── Dataset excerpts

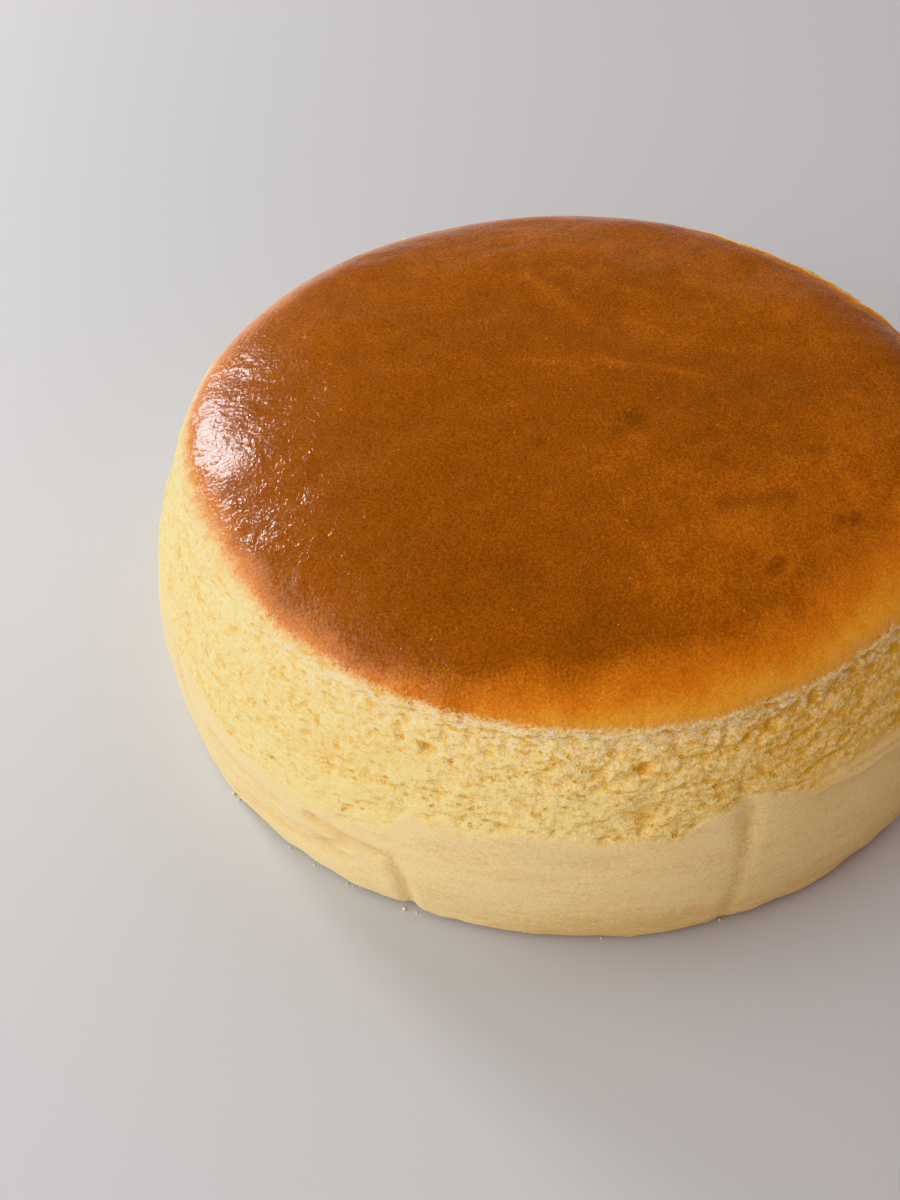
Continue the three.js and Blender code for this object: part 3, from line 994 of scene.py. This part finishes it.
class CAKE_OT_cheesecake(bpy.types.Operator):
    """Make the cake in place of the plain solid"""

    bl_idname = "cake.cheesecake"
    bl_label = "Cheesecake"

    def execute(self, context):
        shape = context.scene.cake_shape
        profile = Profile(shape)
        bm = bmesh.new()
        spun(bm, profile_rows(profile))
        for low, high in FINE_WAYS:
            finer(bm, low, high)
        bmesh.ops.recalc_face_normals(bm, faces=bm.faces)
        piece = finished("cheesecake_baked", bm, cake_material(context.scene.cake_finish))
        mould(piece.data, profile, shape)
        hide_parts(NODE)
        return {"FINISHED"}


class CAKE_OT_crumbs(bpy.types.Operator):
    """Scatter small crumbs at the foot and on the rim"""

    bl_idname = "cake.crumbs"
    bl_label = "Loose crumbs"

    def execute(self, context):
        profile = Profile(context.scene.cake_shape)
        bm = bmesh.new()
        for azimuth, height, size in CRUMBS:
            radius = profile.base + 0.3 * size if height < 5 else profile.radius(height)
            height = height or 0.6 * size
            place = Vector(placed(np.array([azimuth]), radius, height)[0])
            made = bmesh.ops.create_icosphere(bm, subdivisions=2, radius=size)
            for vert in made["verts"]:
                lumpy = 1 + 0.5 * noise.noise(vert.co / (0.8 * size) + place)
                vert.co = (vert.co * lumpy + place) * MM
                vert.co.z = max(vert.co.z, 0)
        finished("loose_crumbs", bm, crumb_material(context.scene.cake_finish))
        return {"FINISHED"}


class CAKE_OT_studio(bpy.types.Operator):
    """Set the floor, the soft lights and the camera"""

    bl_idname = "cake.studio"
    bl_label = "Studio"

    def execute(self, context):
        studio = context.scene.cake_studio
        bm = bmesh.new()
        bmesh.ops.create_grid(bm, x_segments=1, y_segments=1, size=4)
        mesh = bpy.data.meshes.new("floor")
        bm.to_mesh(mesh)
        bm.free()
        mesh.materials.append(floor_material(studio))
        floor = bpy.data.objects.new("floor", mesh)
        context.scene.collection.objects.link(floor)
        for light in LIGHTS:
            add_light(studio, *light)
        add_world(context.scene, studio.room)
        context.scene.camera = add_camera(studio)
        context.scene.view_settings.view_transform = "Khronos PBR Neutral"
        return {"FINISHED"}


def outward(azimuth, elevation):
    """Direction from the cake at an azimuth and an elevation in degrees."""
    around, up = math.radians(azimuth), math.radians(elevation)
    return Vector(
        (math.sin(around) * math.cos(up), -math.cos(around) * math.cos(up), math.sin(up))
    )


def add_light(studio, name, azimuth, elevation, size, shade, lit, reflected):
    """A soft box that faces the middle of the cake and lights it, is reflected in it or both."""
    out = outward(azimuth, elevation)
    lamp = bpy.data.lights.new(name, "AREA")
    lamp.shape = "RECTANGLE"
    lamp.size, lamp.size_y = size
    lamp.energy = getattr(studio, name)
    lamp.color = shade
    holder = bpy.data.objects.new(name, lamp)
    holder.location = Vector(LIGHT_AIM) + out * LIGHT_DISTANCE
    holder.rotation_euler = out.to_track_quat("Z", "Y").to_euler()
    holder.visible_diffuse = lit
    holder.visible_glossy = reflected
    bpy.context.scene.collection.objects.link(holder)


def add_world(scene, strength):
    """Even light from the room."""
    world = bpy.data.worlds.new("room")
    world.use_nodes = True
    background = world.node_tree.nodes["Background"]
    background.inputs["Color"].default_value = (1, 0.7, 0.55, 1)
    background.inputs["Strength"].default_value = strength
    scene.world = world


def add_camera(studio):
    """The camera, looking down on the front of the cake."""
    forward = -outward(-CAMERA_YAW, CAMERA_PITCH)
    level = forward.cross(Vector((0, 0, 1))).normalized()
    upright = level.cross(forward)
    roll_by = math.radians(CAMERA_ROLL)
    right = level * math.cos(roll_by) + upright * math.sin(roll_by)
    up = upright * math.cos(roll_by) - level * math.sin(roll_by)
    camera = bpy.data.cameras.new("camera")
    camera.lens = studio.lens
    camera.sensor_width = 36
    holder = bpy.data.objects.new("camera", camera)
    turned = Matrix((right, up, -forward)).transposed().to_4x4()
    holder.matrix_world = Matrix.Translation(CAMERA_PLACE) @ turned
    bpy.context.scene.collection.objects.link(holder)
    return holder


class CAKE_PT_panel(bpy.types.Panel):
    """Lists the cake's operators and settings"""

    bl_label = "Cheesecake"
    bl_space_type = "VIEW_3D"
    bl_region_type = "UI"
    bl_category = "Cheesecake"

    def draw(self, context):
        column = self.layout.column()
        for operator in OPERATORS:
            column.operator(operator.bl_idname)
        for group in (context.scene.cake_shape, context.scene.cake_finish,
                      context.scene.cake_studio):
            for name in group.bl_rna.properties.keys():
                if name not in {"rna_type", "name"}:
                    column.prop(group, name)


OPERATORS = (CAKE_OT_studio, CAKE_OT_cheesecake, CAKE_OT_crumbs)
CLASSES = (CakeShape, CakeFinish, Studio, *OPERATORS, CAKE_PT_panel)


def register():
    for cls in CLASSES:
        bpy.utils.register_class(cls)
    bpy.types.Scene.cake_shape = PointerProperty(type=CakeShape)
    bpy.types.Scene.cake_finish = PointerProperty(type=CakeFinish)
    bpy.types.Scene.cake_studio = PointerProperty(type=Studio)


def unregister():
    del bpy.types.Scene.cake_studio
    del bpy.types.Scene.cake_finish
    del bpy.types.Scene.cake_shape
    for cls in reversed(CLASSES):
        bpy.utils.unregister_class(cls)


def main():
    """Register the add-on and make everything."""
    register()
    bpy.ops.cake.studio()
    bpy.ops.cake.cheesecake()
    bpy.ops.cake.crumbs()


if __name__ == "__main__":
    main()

────
── Dataset excerpts

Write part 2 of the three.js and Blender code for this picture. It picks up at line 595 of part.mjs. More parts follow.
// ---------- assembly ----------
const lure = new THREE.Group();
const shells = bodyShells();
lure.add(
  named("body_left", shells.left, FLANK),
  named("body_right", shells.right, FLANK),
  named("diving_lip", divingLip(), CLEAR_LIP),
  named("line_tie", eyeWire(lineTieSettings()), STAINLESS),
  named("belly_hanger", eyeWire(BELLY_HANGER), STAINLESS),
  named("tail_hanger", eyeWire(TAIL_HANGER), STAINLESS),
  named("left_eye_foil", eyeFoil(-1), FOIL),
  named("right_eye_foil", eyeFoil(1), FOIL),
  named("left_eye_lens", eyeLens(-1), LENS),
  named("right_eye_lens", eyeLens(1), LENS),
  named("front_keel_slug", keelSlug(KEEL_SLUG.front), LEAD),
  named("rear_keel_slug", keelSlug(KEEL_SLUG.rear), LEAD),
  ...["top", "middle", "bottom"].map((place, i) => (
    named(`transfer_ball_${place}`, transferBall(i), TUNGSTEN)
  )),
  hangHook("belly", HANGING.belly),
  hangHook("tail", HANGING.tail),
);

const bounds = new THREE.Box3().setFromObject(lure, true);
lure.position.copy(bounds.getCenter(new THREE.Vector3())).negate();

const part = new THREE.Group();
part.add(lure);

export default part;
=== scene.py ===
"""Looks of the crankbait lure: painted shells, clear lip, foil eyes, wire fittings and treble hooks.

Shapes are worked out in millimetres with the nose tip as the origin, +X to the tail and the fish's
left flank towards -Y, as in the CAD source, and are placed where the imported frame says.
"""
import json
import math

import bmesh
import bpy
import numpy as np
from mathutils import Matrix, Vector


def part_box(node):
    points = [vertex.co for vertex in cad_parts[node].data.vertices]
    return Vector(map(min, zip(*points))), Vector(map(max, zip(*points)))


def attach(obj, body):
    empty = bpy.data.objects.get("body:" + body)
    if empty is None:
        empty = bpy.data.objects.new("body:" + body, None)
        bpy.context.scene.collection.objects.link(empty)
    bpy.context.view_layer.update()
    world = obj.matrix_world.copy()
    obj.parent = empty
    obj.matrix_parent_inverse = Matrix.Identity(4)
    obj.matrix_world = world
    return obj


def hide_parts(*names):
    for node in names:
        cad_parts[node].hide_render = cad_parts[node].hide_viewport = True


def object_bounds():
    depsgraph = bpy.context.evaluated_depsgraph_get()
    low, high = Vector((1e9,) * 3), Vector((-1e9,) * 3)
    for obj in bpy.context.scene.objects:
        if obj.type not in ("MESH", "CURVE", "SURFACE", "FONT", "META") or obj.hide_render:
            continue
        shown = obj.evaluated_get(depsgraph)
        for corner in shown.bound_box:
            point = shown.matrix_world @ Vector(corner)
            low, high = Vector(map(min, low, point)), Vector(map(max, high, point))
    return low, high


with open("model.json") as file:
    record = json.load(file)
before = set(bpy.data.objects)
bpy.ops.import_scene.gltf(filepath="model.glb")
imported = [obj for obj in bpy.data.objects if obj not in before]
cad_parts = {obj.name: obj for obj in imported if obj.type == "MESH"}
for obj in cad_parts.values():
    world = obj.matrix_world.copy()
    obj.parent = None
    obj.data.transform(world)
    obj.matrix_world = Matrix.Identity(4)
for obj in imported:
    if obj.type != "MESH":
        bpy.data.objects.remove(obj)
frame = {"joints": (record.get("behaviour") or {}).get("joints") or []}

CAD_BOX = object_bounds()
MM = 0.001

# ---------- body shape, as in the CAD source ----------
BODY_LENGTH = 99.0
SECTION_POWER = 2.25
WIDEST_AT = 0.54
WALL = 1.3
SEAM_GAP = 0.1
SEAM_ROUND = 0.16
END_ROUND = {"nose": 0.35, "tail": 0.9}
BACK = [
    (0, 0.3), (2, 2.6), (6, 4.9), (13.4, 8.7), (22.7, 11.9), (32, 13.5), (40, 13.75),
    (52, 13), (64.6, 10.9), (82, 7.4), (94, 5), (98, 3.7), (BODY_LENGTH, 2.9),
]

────

### Work to be completed
Using the entries above, return exactly the lines from the line with "bpy.context.scene.collection.objects.link(empty)" to the line with "return low, high", counting both of those lines.

### Reply
        bpy.context.scene.collection.objects.link(empty)
    bpy.context.view_layer.update()
    world = obj.matrix_world.copy()
    obj.parent = empty
    obj.matrix_parent_inverse = Matrix.Identity(4)
    obj.matrix_world = world
    return obj


def hide_parts(*names):
    for node in names:
        cad_parts[node].hide_render = cad_parts[node].hide_viewport = True


def object_bounds():
    depsgraph = bpy.context.evaluated_depsgraph_get()
    low, high = Vector((1e9,) * 3), Vector((-1e9,) * 3)
    for obj in bpy.context.scene.objects:
        if obj.type not in ("MESH", "CURVE", "SURFACE", "FONT", "META") or obj.hide_render:
            continue
        shown = obj.evaluated_get(depsgraph)
        for corner in shown.bound_box:
            point = shown.matrix_world @ Vector(corner)
            low, high = Vector(map(min, low, point)), Vector(map(max, high, point))
    return low, high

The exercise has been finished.